Given an arbitrary numpy array (its size and shape don't seem to play a role)

import numpy as np

a = np.array([1.])
print(a.dtype)  # float64

it changes its dtype if you multiply it with a number equal or larger than 10**20

print((a*10**19).dtype)  # float64
print((a*10**20).dtype)  # object

a *= 10**20  # Throws TypeError: ufunc 'multiply' output (typecode 'O') 
#             could not be coerced to provided output parameter (typecode 'd') 
#             according to the casting rule ''same_kind''

a *= 10.**20  # Throws numpy.core._exceptions._UFuncOutputCastingError: 
#             Cannot cast ufunc 'multiply' output from dtype('float64') to 
#             dtype('int32') with casting rule 'same_kind'

However, this doesn't happen if you multiply element-wise

a[0] *= 10**20  
print(a, a.dtype)  # [1.e 20] float64

or specifically convert the number to a float (or int)

a *= float(10**20)  
print(a, a.dtype)  # [1.e 20] float64

Just for the record, if you do the multiplication outside of numpy, there are no issues

b = 1.
print(type(b), type(10**20), type(10.**20))  # float int float

b *= 10**20
print(type(b))  # float

CodePudding user response：

I expect it is the size a "natural" integer can take on the system.
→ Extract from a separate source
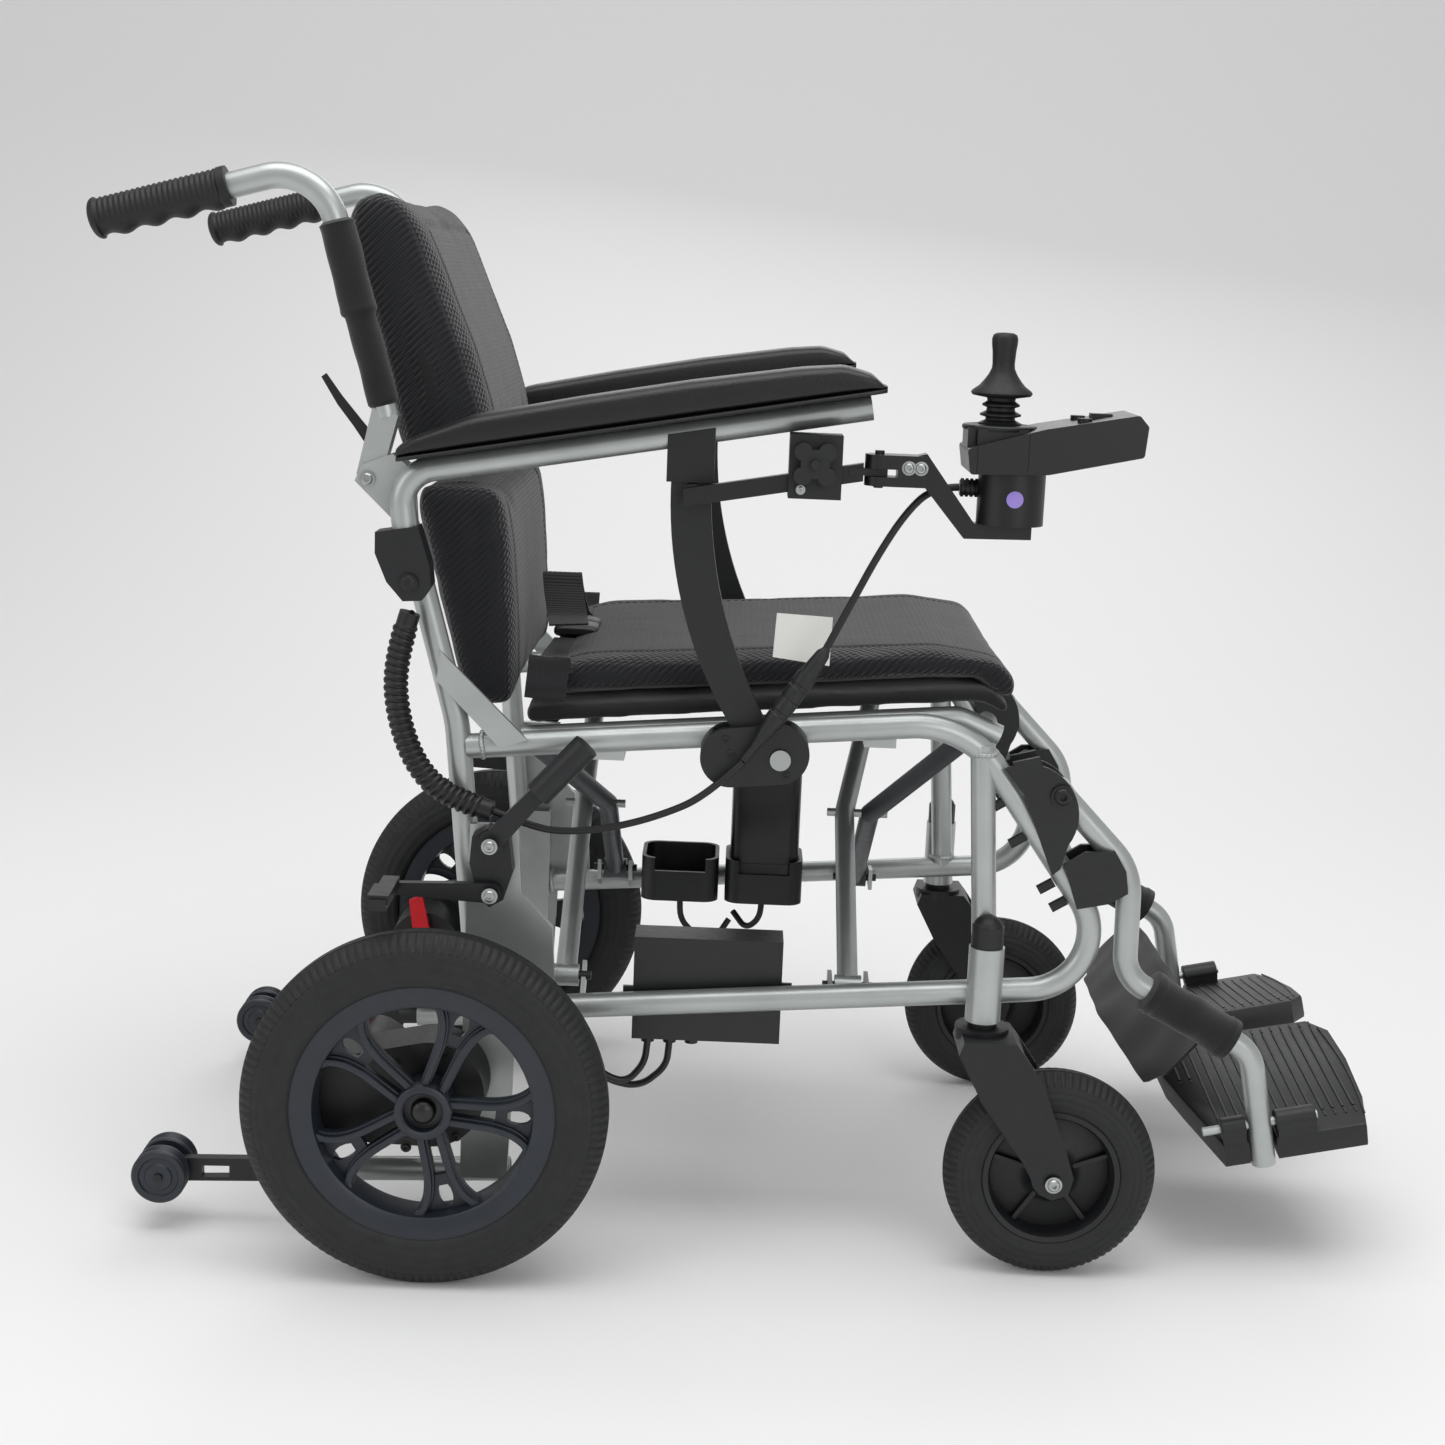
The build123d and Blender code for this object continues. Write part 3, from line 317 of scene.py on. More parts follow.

print(sys.maxsize, sys.getsizeof(sys.maxsize))
=> 9223372036854775807 36
print(10**19, sys.getsizeof(10**19))
=> 10000000000000000000 36

And this is where on my system the conversion to object starts, when I do

for i in range(1, 24):
    print(f'type of a*10**{i}:', (a * 10**i).dtype)

I do expect it is linked to the implementation of the integer:

PEP 0237: Essentially, long renamed to int. That is, there is only one built-in integral type, named int; but it behaves mostly like the old long type.

See https://docs.python.org/3.1/whatsnew/3.0.html#integers

To notice this, one could use numpy.multiply with a forced output type. This will throw an error and not silently convert (similar to your *= example).